4.2 It also negates the 90% comparison of the value of what is tendered to the State in terms of PPPFA, in terms of section 3(1)(b)(i).
4.3 It was further submitted that the failure by the Second Respondent to implement the tender was due to the uncertainty regarding the validity of the tender.
4.3 That the present stage of litigation should have been reached by May 2009 at the latest. Furthermore, there is no reason submitted as to why the Respondents did not file its development plan which constituted a suspensive condition of the tender award irrespective of any appeal against such an award. More so the First Respondent resisted to the production of the plan to the Applicant.
4.4 For two (2) years the tender contract was not implemented. The Second Respondent demanded indemnification should there be a successful challenge by Applicant against both Respondents from the First Respondent. The First Respondent refused to give such indemnification.
4.5 Finally, the First Respondent relents and throws in the proverbial white towel into the ring. The Applicant gets the order it sought after all and is therefore entitled to an order for costs.
[5] This application for an order for costs is opposed by the First Respondent. It is submitted that the Applicant did not have a strong case made out in the papers, it is only capitalising on the new development. It is submitted that that the throwing in of the towel had no bearing on the merits of the application.

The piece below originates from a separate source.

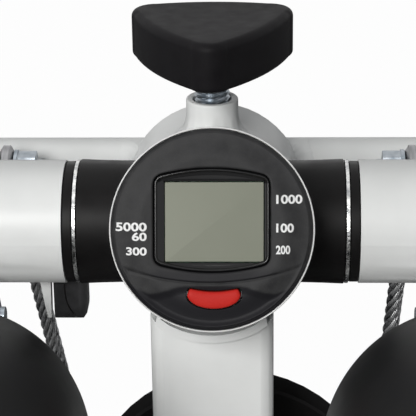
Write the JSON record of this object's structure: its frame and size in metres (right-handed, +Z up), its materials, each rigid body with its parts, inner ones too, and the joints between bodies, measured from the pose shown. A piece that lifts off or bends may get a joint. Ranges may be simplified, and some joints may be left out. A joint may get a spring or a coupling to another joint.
{
  "type": "mini stepper",
  "caption": "Home mini stepper: pedals that rock against hydraulic dampers, joined by a wire rope under a sheave, with a height knob and a round monitor on a white steel frame",
  "frame": {"origin": "centre of the bounding box, on the floor", "axes": "+Z up, -Y the user's side (heel ends of the pedals), +X the user's right"},
  "size_m": [0.309, 0.37, 0.306],
  "materials": {
    "black_bezel": "fine grain",
    "black_enamel": "gloss",
    "black_gloss": "gloss",
    "black_nylon": "satin",
    "black_rubber": "matte",
    "bright_steel": "polished",
    "green_board": "matte",
    "red_button": "satin",
    "screen": "gloss",
    "steel": "satin",
    "white_enamel": "gloss",
    "white_plastic": "satin",
    "zinc_plate": "satin"
  },
  "bodies": {
    "frame": {"base_spine": "white_enamel", "front_stabiliser": "white_enamel", "rear_stabiliser": "white_enamel", "post": "white_enamel", "hub_barrel": "white_enamel", "spindle_collar": "white_enamel", "cross_bar": "white_enamel", "axle": "steel", "monitor_housing": "white_plastic", "monitor_bezel": "black_bezel", "window_frame": "black_gloss", "lcd_panel": "screen", "circuit_board": "green_board", "pickup": "black_nylon", "front_cap_left": "black_rubber", "rear_cap_left": "black_rubber", "bar_plug_left": "black_rubber", "spacer_left": "black_nylon", "thrust_washer_left": "bright_steel", "end_bolt_left": "zinc_plate", "damper_foot_pin_left": "zinc_plate", "front_cap_right": "black_rubber", "rear_cap_right": "black_rubber", "bar_plug_right": "black_rubber", "spacer_right": "black_nylon", "thrust_washer_right": "bright_steel", "end_bolt_right": "zinc_plate", "damper_foot_pin_right": "zinc_plate"},
    "arm_left": {"pedal_arm_left": "white_enamel", "pedal_bracket_left": "steel", "pedal_left": "black_nylon", "toe_bolt_left": "zinc_plate", "inner_bush_left": "black_nylon", "outer_bush_left": "black_nylon", "rope_bolt_left": "zinc_plate", "rope_eye_left": "steel", "damper_top_pin_left": "zinc_plate"},
    "damper_left": {"damper_body_left": "black_enamel"},
    "rod_left": {"damper_rod_left": "bright_steel"},
    "arm_right": {"pedal_arm_right": "white_enamel", "pedal_bracket_right": "steel", "pedal_right": "black_nylon", "toe_bolt_right": "zinc_plate", "inner_bush_right": "black_nylon", "outer_bush_right": "black_nylon", "rope_bolt_right": "zinc_plate", "rope_eye_right": "steel", "damper_top_pin_right": "zinc_plate"},
    "damper_right": {"damper_body_right": "black_enamel"},
    "rod_right": {"damper_rod_right": "bright_steel"},
    "slider": {"slider": "steel", "sheave_bolt": "zinc_plate", "rope_wrap": "steel", "rope_run_left": "steel", "rope_run_right": "steel"},
    "sheave": {"sheave": "black_nylon"},
    "spindle": {"spindle": "zinc_plate", "knob": "black_nylon"},
    "button": {"reset_button": "red_button"}
  },
  "joints": [
    {"name": "arm_left_turn", "type": "hinge", "parent": "frame", "child": "arm_left", "pos_m": [-0.1, 0.112, 0.228], "axis": [1, 0, 0], "range_deg": [-10, 10], "deforming": ["rope_run_left"]},
    {"name": "damper_left_swing", "type": "hinge", "parent": "frame", "child": "damper_left", "pos_m": [-0.1, 0.112, 0.065], "axis": [1, 0, 0], "range_deg": [-8, 8]},
    {"name": "rod_left_slide", "type": "slide", "parent": "damper_left", "child": "rod_left", "axis": [0, -0.9635, 0.2679], "range_m": [-0.0275, 0.0275]},
    {"name": "arm_right_turn", "type": "hinge", "parent": "frame", "child": "arm_right", "pos_m": [0.1, 0.112, 0.228], "axis": [1, 0, 0], "range_deg": [-10, 10], "deforming": ["rope_run_right"]},
    {"name": "damper_right_swing", "type": "hinge", "parent": "frame", "child": "damper_right", "pos_m": [0.1, 0.112, 0.065], "axis": [1, 0, 0], "range_deg": [-8, 8]},
    {"name": "rod_right_slide", "type": "slide", "parent": "damper_right", "child": "rod_right", "axis": [0, -0.9635, 0.2679], "range_m": [-0.0275, 0.0275]},
    {"name": "slider_lift", "type": "slide", "parent": "frame", "child": "slider", "axis": [0, 0, 1], "range_m": [-0.005, 0.009]},
    {"name": "sheave_turn", "type": "hinge", "parent": "slider", "child": "sheave", "pos_m": [0.006, 0.16, 0.07], "axis": [0, 1, 0], "range_deg": [-6, 6]},
    {"name": "knob_turn", "type": "hinge", "parent": "slider", "child": "spindle", "pos_m": [0, 0.128, 0.288], "axis": [0, 0, 1], "range_deg": [-905, 1625]},
    {"name": "button_press", "type": "slide", "parent": "frame", "child": "button", "axis": [0, 0.9397, -0.342], "range_m": [0, 0.0012], "stiffness_N_per_m": 300, "springref_m": -0.001}
  ],
  "couplings": [
    {"joint": "arm_right_turn", "follows": "arm_left_turn", "ratio": -1},
    {"joint": "damper_left_swing", "follows": "arm_left_turn", "ratio": 0.794},
    {"joint": "damper_right_swing", "follows": "arm_left_turn", "ratio": -0.794},
    {"joint": "rod_left_slide", "follows": "arm_left_turn", "m_per_rad": -0.157},
    {"joint": "rod_right_slide", "follows": "arm_left_turn", "m_per_rad": 0.157},
    {"joint": "sheave_turn", "follows": "arm_left_turn", "ratio": 0.568},
    {"joint": "knob_turn", "follows": "slider_lift", "rad_per_m": 3141.6}
  ]
}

The First Respondent’s contention is that there was a scoring process which was the basis of the tender contract. The award was made to the highest scorer. This was not challenged by the Applicant save for the issue relating to the status of women. The Applicant failed because it had made a tender for the lowest possible amount nothing else.
[6] It was further submitted that the possible future revenue benefit of a hotel on the premises was never expressed to be a condition of the tender and no evidence was put up in regard thereto. Therefore, the bid adjudication committee would have erred if it relied on that submission.
[7] It was further submitted that the development guidelines as they appear on the papers before Court, they make it clear that the nature of the development was specified to a far greater degree than what the Applicant suggested. This was therefore not an arbitrary hotel proposal.
[8] It was argued that it was not the Applicant’s case that the First Respondent never put a copy of the development plan that had been submitted by the Second Respondent. They could not have succeeded on that basis as that was not their cause of action. Nor was the development plan a condition of a tender.
[9] It was emphatically submitted that the Applicant would not have succeeded on the merits and therefore that it is not entitled to costs. Their claim for costs is opportunistic on the basis of the throwing in of the towel by the Second Respondent even before “the boxing match” started.
[10] In general, the purpose of an award for costs is to indemnify the successful litigant for the expenses to which he was put through having been unjustly compelled to initiate or defend litigation as the case may be, as stated in Texas Co. (SA) Ltd v Cape Town Municipality[1]. The costs follow the cause, in that the successful party is entitled to an award for costs. In this application before me, the matter was not argued on merits, the First Respondent no longer objected to the granting of the order in terms of paragraph 1 of the Notice of Motion. This disposed of the matter. This entitled the Applicant to the relief sought.
[11] Prima facie, the Applicant is the successful party in that the order it sought on its papers is the order that the First Respondent consented to at the end. In determining who is the successful party amongst other things, the Court must look at the substance of the judgment and not merely its form. The party that gets an order in its favour is not necessarily a successful party, as the other party may well have succeeded on the issue in dispute. It must also be borne in mind that even when success is not of a substantial nature, the Court may award costs, where the Applicant or litigant succeeds in establishing a substantial right, irrespective of the nominal success it attains.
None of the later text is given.